** start of Material provided **

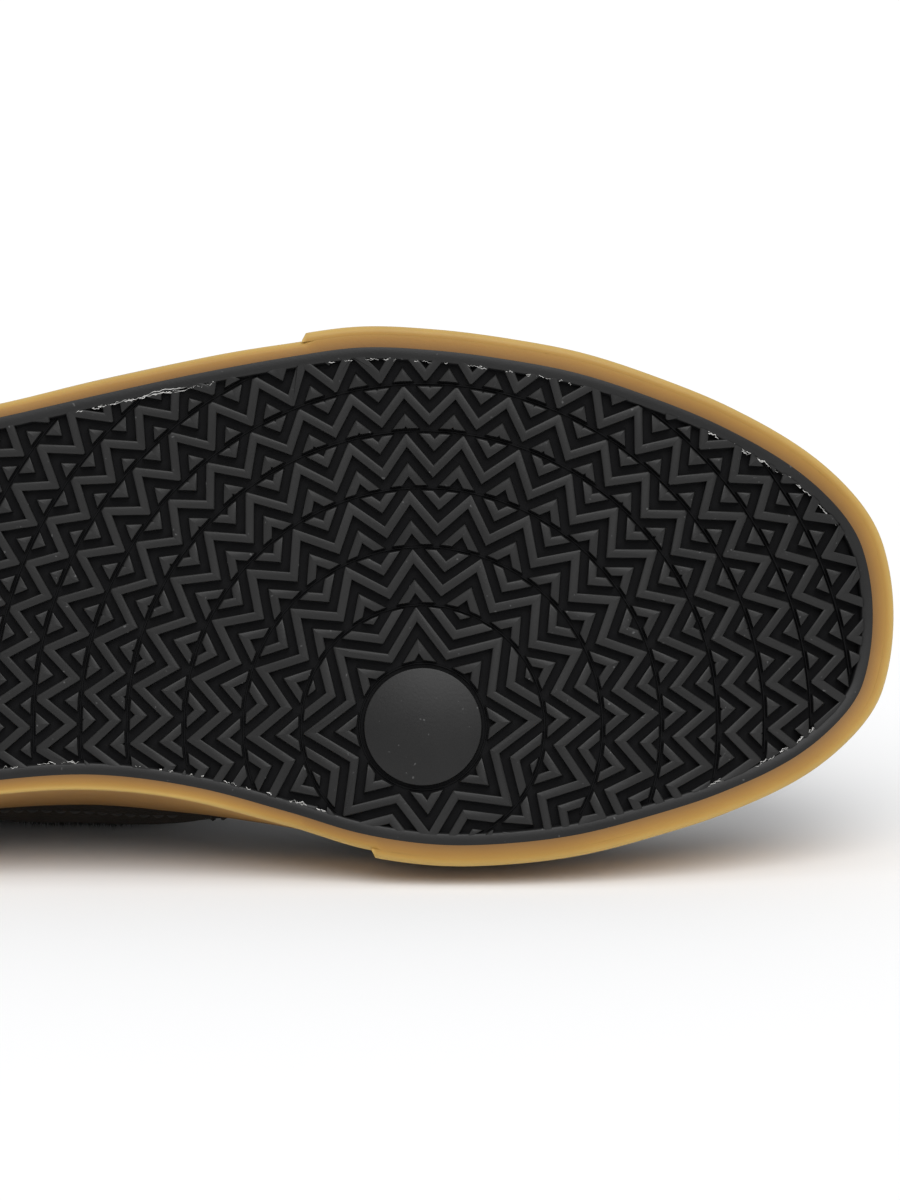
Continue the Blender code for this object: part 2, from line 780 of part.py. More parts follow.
def main():
    for obj in list(bpy.data.objects):
        bpy.data.objects.remove(obj, do_unlink=True)
    scene = bpy.context.scene
    shoe = bpy.data.collections.new("skateboarding_shoe")
    cutters = bpy.data.collections.new("cutters")
    scene.collection.children.link(shoe)
    scene.collection.children.link(cutters)

    black_rubber = make_material("black_rubber", (0.030, 0.030, 0.030), 0.55)
    gum_rubber = make_material("gum_rubber", (0.50, 0.29, 0.10), 0.45)
    suede = make_material("black_suede", (0.012, 0.010, 0.008), 0.95)
    lining = make_material("black_lining", (0.018, 0.018, 0.018), 0.90)
    cotton = make_material("black_lace", (0.016, 0.016, 0.016), 0.85)

    make_outsole(shoe, black_rubber, cutters)
    make_foxing(shoe, gum_rubber)
    make_toe_bumper(shoe, gum_rubber)
    make_upper(shoe, suede, cutters)
    make_tongue(shoe, suede)
    make_insole(shoe, lining)
    for row in range(EYELET_ROWS):
        make_lace_bar(row, shoe, cotton)
    lay_down(list(shoe.objects) + list(cutters.objects), shoe)


main()
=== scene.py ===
"""Looks of the right skateboarding shoe that lies on its inner side.

Each piece is shaped in the shoe's own frame: x from heel to toe, y towards the inner side of the
foot and z up from the tread, in metres. The pose then lays its points down on the floor.
A "turn" is a place on the way round the shoe: 0 at the heel, along the inner side to 0.5 at the
toe, and back along the outer side. A "share" is the same place measured along one side.
"""

import math
import random

import bmesh
import bpy
import numpy as np
from mathutils import Matrix, Vector

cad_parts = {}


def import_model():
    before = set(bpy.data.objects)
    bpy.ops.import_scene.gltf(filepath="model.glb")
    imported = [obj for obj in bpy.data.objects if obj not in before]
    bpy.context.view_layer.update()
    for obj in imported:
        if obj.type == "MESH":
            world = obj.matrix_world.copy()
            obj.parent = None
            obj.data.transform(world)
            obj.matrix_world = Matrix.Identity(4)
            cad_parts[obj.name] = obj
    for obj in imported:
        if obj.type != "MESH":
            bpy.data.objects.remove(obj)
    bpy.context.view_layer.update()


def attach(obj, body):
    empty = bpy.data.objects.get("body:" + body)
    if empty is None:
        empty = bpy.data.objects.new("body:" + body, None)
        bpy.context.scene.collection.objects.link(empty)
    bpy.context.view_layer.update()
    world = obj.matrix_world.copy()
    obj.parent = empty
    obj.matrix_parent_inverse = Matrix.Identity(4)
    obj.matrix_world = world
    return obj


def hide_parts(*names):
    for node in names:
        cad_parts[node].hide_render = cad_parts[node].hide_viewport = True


# World position of a point of the shoe frame, one row for each of the world's axes.
POSE = Matrix(
    (
        (0.999999, 0.001348, 0.000000, -0.146959),
        (0.000306, -0.227112, 0.973869, -0.048434),
        (0.001312, -0.973868, -0.227112, 0.056144),
        (0.0, 0.0, 0.0, 1.0),
    )
)

# Camera: square to the tread, with this point of the tread at the middle of the picture
VIEW_CENTRE = (0.2060, -0.0010)
VIEW_HEIGHT = 0.24405
VIEW_DISTANCE = 2.2
SENSOR_HEIGHT = 36.0
SKY_FROM = (0.0, -0.15, 0.99)
SKY_AT_HORIZON = 0.40
SKY_OVERHEAD = 0.94
SKY_COLOUR = (0.985, 0.99, 1.0, 1.0)
KEY_FROM = (0.15, -0.62, 0.77)
KEY_POWER = 1.6
KEY_ANGLE = 50.0
FLOOR_REACH = 12.0

# Sole
SOLE_LENGTH = 0.2926
BALL_WIDTH = 0.1007
HEEL_SOLE = 0.012
FORE_SOLE = 0.008
TOE_SPRING = 0.013
TOE_SPRING_START = 0.735
HEEL_SPRING = 0.002
HEEL_SPRING_END = 0.13
RIM_WIDTH = 0.0024
TREAD_DEPTH = 0.0018
DISC_RADIUS = 0.0120
DISC_BEVEL = 0.00035
FIELD_TANGENTS = 900

# Herringbone tread: rings round the disc, each with eight more teeth than the one inside it
RING_RADII = (0.0129, 0.0248, 0.0366, 0.0486, 0.0602, 0.0698, 0.0793, 0.0879)
RING_PITCH = 0.0096
RING_COUNT = 20
TEETH_STEP = 8
FIRST_PEAK = math.radians(-93.3)
BAR_WIDTH = 0.00185
BAR_PITCH = 0.00364
BAR_SHOULDER = 0.00040
BAR_DRAFT = 0.00010
RING_GAP = 0.0005
# Room left at the peaks and at the valleys of each ring's main ridge; the last row holds for the
# rings beyond, where less than RING_GAP blunts the corners.
RIDGE_ROOM = (
    (0.0002, 0.0014),
    (0.0003, 0.0019),
    (0.0003, 0.0023),
    (0.0002, 0.0020),
    (0.0001, 0.0010),
    (-0.0003, 0.0002),
)
# Half the length of a ridge before it is cut to its tooth, and how far ridges reach into the rim.
BAR_REACH = 0.05
RIM_OVERLAP = 0.0003
# A ridge with a smaller flat top, in square metres, is left out. Corners that lie nearer to the next
# one than SHORTEST_EDGE are dropped, and no edge of a top may be turned back by more than LARGEST_FOLD.
SMALLEST_BAR = 0.22e-6
SHORTEST_EDGE = 0.00001
LARGEST_FOLD = 0.00005
RIB_WIDTH = 0.00024
RIB_HEIGHT = 0.0004
RIB_STEPS_PER_METRE = 2400
# A tooth whose middle lies farther outside the outline than this has no ridge on the tread.
CLEAR_OUTSIDE = 0.008

# Torn threads of rubber at the rim. Rows: side, lowest and highest station of their starts, how many,
# longest and thickest.
FLASH = (
    (-1, 0.518, 0.523, 2, 0.0300, 0.00010),
    (-1, 0.470, 0.515, 2, 0.0080, 0.00013),
    (-1, 0.436, 0.540, 20, 0.0017, 0.00010),
    (-1, 0.620, 0.810, 24, 0.0020, 0.00010),
    (-1, 0.890, 0.985, 30, 0.0026, 0.00011),
    (1, 0.880, 0.970, 36, 0.0026, 0.00011),
    (1, 0.480, 0.620, 19, 0.0014, 0.00019),
    (1, 0.391, 0.443, 10, 0.0018, 0.00010),
)
FLASH_SWAY = 0.00022
FLASH_LIFT = (-0.00014, 0.00012)
FLASH_STEP = 0.0008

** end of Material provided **

● Work to be completed: Retype only this portion of the data above: the line containing "0.030, 0.030), 0.55)", the line containing "obj.parent = None", and all lines between them, exactly.

● Output for this exercise:
    black_rubber = make_material("black_rubber", (0.030, 0.030, 0.030), 0.55)
    gum_rubber = make_material("gum_rubber", (0.50, 0.29, 0.10), 0.45)
    suede = make_material("black_suede", (0.012, 0.010, 0.008), 0.95)
    lining = make_material("black_lining", (0.018, 0.018, 0.018), 0.90)
    cotton = make_material("black_lace", (0.016, 0.016, 0.016), 0.85)

    make_outsole(shoe, black_rubber, cutters)
    make_foxing(shoe, gum_rubber)
    make_toe_bumper(shoe, gum_rubber)
    make_upper(shoe, suede, cutters)
    make_tongue(shoe, suede)
    make_insole(shoe, lining)
    for row in range(EYELET_ROWS):
        make_lace_bar(row, shoe, cotton)
    lay_down(list(shoe.objects) + list(cutters.objects), shoe)


main()
=== scene.py ===
"""Looks of the right skateboarding shoe that lies on its inner side.

Each piece is shaped in the shoe's own frame: x from heel to toe, y towards the inner side of the
foot and z up from the tread, in metres. The pose then lays its points down on the floor.
A "turn" is a place on the way round the shoe: 0 at the heel, along the inner side to 0.5 at the
toe, and back along the outer side. A "share" is the same place measured along one side.
"""

import math
import random

import bmesh
import bpy
import numpy as np
from mathutils import Matrix, Vector

cad_parts = {}


def import_model():
    before = set(bpy.data.objects)
    bpy.ops.import_scene.gltf(filepath="model.glb")
    imported = [obj for obj in bpy.data.objects if obj not in before]
    bpy.context.view_layer.update()
    for obj in imported:
        if obj.type == "MESH":
            world = obj.matrix_world.copy()
            obj.parent = None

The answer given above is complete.